*Exercise requirements:* Of the material below, the lines to be retyped are those from the line containing "foot = [item" through the line containing "low, high = Vector((1e9,)", inclusive; reproduce them exactly.

*Dataset excerpt:*
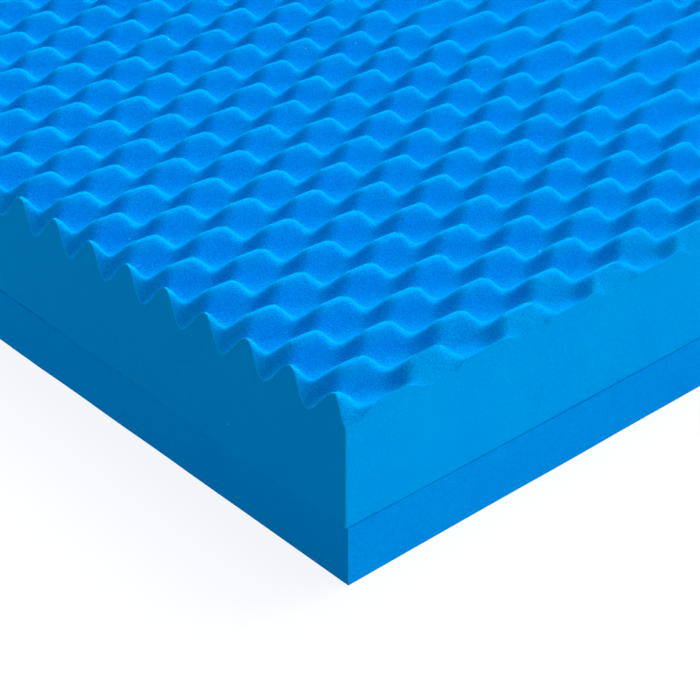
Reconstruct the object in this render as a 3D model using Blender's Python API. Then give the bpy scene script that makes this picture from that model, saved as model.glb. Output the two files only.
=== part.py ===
"""A foam mattress in two glued layers: a flat base slab, and a thick layer with a profile-cut top.

Metres, +Z up. The origin is on the floor under the middle of the mattress, +X runs along its length
and +Y across it. The top was cut on a machine whose discs stand side by side along X. Each disc leaves
a strip of waves that run along Y, and each strip is half a wave out of step with the strips beside it.
"""
import math

import bmesh
import bpy

# The mattress.
LENGTH = 2.000
WIDTH = 0.900
HEIGHT = 0.150                # floor to the crests
BASE_THICKNESS = 0.050
GLUE_GAP = 0.0003             # between the two layers

# The waves, which run along Y.
PITCH = 0.0445                # crest to crest
WAVE_DEPTH = 0.0225           # crest to valley
LEAN = 0.25                   # how far a crest leans towards -Y for each metre that it stands up
FIRST_CREST = 0.0107          # from the -Y side to the first crest of the end strips
ROWS_PER_PITCH = 4            # rows of points: crest, easy flank, valley and steep flank

# The strips, which stand side by side along X.
END_STRIP = 0.0090            # the cut-off strip at each end
NARROW_STRIP = 0.0453
NARROW_COUNT = 10             # at each end
WIDE_COUNT = 15               # in the middle, sharing the length that is left
FLAT_START = 0.2              # a strip is level along X from this share of its width to the same at its far side

FLAT_ANGLE = math.radians(0.1)    # faces that turn by less than this are one flat face

FOAM_BLUE = (0.0, 0.27, 0.72, 1.0)
BASE_BLUE = (0.0, 0.25, 0.68, 1.0)


def clear_scene():
    for old in list(bpy.data.objects):
        bpy.data.objects.remove(old, do_unlink=True)


def foam_material(name, colour):
    material = bpy.data.materials.new(name)
    material.use_nodes = True
    shader = material.node_tree.nodes["Principled BSDF"]
    shader.inputs["Base Color"].default_value = colour
    shader.inputs["Roughness"].default_value = 0.95
    shader.inputs["Metallic"].default_value = 0.0
    return material


def add_object(name, bm, material):
    bmesh.ops.recalc_face_normals(bm, faces=bm.faces[:])
    mesh = bpy.data.meshes.new(name)
    bm.to_mesh(mesh)
    bm.free()
    mesh.materials.append(material)
    thing = bpy.data.objects.new(name, mesh)
    bpy.context.collection.objects.link(thing)
    return thing


def strip_columns():
    """Two columns of points for each strip, as (x, crest's place in turns), from -X to +X."""
    narrow_zone = [NARROW_STRIP] * NARROW_COUNT
    middle = LENGTH - 2 * END_STRIP - 2 * sum(narrow_zone)
    widths = narrow_zone + [middle / WIDE_COUNT] * WIDE_COUNT + narrow_zone

    columns = [(-LENGTH / 2, 0.0)]
    left = -LENGTH / 2 + END_STRIP
    for number, width in enumerate(widths, start=1):
        crest = 0.5 * (number % 2)
        columns.append((left + FLAT_START * width, crest))
        columns.append((left + (1 - FLAT_START) * width, crest))
        left += width
    columns.append((LENGTH / 2, 0.0))
    return columns


def wave_point(x, crest, row):
    """The place of a row's point in a column: a cosine wave whose crests lean towards -Y."""
    turns = row / ROWS_PER_PITCH
    below_crest = WAVE_DEPTH / 2 * (1 - math.cos(math.tau * (turns - crest)))
    y = -WIDTH / 2 + FIRST_CREST + turns * PITCH + LEAN * below_crest
    return x, y, HEIGHT - below_crest


def profiled_layer():
    """A grid with rows on the crests, flanks and valleys, trimmed at the sides and closed below."""
    columns = strip_columns()
    first_row = -ROWS_PER_PITCH
    last_row = ROWS_PER_PITCH * math.ceil(WIDTH / PITCH)
    x_segments = len(columns) - 1
    y_segments = last_row - first_row

    bm = bmesh.new()
    bmesh.ops.create_grid(bm, x_segments=x_segments, y_segments=y_segments, size=0.5)
    for vert in bm.verts:
        x, crest = columns[round((vert.co.x + 0.5) * x_segments)]
        row = first_row + round((vert.co.y + 0.5) * y_segments)
        vert.co = wave_point(x, crest, row)
    bmesh.ops.triangulate(bm, faces=bm.faces[:])

    for side in (-1, 1):
        everything = bm.verts[:] + bm.edges[:] + bm.faces[:]
        bmesh.ops.bisect_plane(
            bm, geom=everything, dist=1e-6,
            plane_co=(0, side * WIDTH / 2, 0), plane_no=(0, side, 0), clear_outer=True)

    rim = [edge for edge in bm.edges if edge.is_boundary]
    walls = bmesh.ops.extrude_edge_only(bm, edges=rim)["geom"]
    foot = [item for item in walls if isinstance(item, bmesh.types.BMVert)]
    for vert in foot:
        vert.co.z = BASE_THICKNESS + GLUE_GAP
    rim = [edge for edge in bm.edges if edge.is_boundary]
    bmesh.ops.edgeloop_fill(bm, edges=rim)

    # Each wall becomes one face, so that its foot needs points at the corners alone.
    upright = list({edge for vert in foot for edge in vert.link_edges})
    bmesh.ops.dissolve_limit(bm, angle_limit=FLAT_ANGLE, verts=foot, edges=upright)
    bmesh.ops.triangulate(bm, faces=bm.faces[:])
    return add_object("profiled_layer", bm, foam_material("foam_profiled", FOAM_BLUE))


def base_slab():
    bm = bmesh.new()
    bmesh.ops.create_cube(bm, size=1)
    bmesh.ops.scale(bm, vec=(LENGTH, WIDTH, BASE_THICKNESS), verts=bm.verts)
    bmesh.ops.translate(bm, vec=(0, 0, BASE_THICKNESS / 2), verts=bm.verts)
    return add_object("base_slab", bm, foam_material("foam_base", BASE_BLUE))


clear_scene()
base_slab()
profiled_layer()
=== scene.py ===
# %% [markdown]
# # A foam mattress with a profile-cut top
#
# The mattress is two layers of blue foam glued together: a flat base slab, and a thick layer whose top was
# cut into rows of rounded bumps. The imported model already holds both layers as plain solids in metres, and
# this lesson dresses them. The first cell loads them and keeps their box, which gives the mattress's size and
# its corner.

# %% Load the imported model
import math

import bmesh
import bpy
from mathutils import Euler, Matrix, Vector, noise


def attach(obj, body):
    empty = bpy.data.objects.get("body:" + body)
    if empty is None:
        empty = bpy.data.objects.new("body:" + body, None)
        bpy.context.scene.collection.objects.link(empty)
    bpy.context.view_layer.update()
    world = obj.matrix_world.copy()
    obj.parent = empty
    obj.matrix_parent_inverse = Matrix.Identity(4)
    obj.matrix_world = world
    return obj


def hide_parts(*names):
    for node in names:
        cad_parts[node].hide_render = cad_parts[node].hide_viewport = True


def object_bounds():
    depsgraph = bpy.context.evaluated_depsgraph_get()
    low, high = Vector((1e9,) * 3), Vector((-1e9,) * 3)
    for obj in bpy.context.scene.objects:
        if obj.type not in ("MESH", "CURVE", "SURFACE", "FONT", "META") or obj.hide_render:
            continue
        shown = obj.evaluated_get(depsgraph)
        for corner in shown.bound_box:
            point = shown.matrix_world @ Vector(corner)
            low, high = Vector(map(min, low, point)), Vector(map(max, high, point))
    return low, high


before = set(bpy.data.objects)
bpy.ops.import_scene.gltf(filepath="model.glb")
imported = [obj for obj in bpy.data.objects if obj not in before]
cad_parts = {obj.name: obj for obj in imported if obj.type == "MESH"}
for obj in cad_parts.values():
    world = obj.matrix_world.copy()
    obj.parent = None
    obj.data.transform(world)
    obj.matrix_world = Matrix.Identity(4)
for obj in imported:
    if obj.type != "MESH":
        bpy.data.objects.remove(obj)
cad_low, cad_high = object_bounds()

LENGTH = cad_high.x - cad_low.x
WIDTH = cad_high.y - cad_low.y
print("mattress", round(LENGTH, 4), "by", round(WIDTH, 4), "by", round(cad_high.z, 4), "m")

# %% [markdown]
# ## The camera
#
# Only one corner of the mattress fills the picture. The camera stands off that corner, well above the bumps,
# and looks down at it through a long lens. A wide lens close by could show the same corner, but the long one
# keeps the waves almost the same size from front to back. The camera is placed from the corner, so it would
# follow a mattress of another size.

# %% Camera
CORNER = Vector((cad_low.x, cad_low.y, 0))
CAMERA_FROM_CORNER = Vector((-0.7065, -0.7896, 0.8565))
CAMERA_HEADING = 48.117          # degrees from +X towards +Y
CAMERA_TILT = -32.225            # degrees, below the horizon
LENS = 102.93                    # millimetres
SENSOR = 36                      # millimetres across
NEAREST = 0.05                   # nothing nearer than this is drawn
FURTHEST = 50                    # and nothing further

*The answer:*
    foot = [item for item in walls if isinstance(item, bmesh.types.BMVert)]
    for vert in foot:
        vert.co.z = BASE_THICKNESS + GLUE_GAP
    rim = [edge for edge in bm.edges if edge.is_boundary]
    bmesh.ops.edgeloop_fill(bm, edges=rim)

    # Each wall becomes one face, so that its foot needs points at the corners alone.
    upright = list({edge for vert in foot for edge in vert.link_edges})
    bmesh.ops.dissolve_limit(bm, angle_limit=FLAT_ANGLE, verts=foot, edges=upright)
    bmesh.ops.triangulate(bm, faces=bm.faces[:])
    return add_object("profiled_layer", bm, foam_material("foam_profiled", FOAM_BLUE))


def base_slab():
    bm = bmesh.new()
    bmesh.ops.create_cube(bm, size=1)
    bmesh.ops.scale(bm, vec=(LENGTH, WIDTH, BASE_THICKNESS), verts=bm.verts)
    bmesh.ops.translate(bm, vec=(0, 0, BASE_THICKNESS / 2), verts=bm.verts)
    return add_object("base_slab", bm, foam_material("foam_base", BASE_BLUE))


clear_scene()
base_slab()
profiled_layer()
=== scene.py ===
# %% [markdown]
# # A foam mattress with a profile-cut top
#
# The mattress is two layers of blue foam glued together: a flat base slab, and a thick layer whose top was
# cut into rows of rounded bumps. The imported model already holds both layers as plain solids in metres, and
# this lesson dresses them. The first cell loads them and keeps their box, which gives the mattress's size and
# its corner.

# %% Load the imported model
import math

import bmesh
import bpy
from mathutils import Euler, Matrix, Vector, noise


def attach(obj, body):
    empty = bpy.data.objects.get("body:" + body)
    if empty is None:
        empty = bpy.data.objects.new("body:" + body, None)
        bpy.context.scene.collection.objects.link(empty)
    bpy.context.view_layer.update()
    world = obj.matrix_world.copy()
    obj.parent = empty
    obj.matrix_parent_inverse = Matrix.Identity(4)
    obj.matrix_world = world
    return obj


def hide_parts(*names):
    for node in names:
        cad_parts[node].hide_render = cad_parts[node].hide_viewport = True


def object_bounds():
    depsgraph = bpy.context.evaluated_depsgraph_get()
    low, high = Vector((1e9,) * 3), Vector((-1e9,) * 3)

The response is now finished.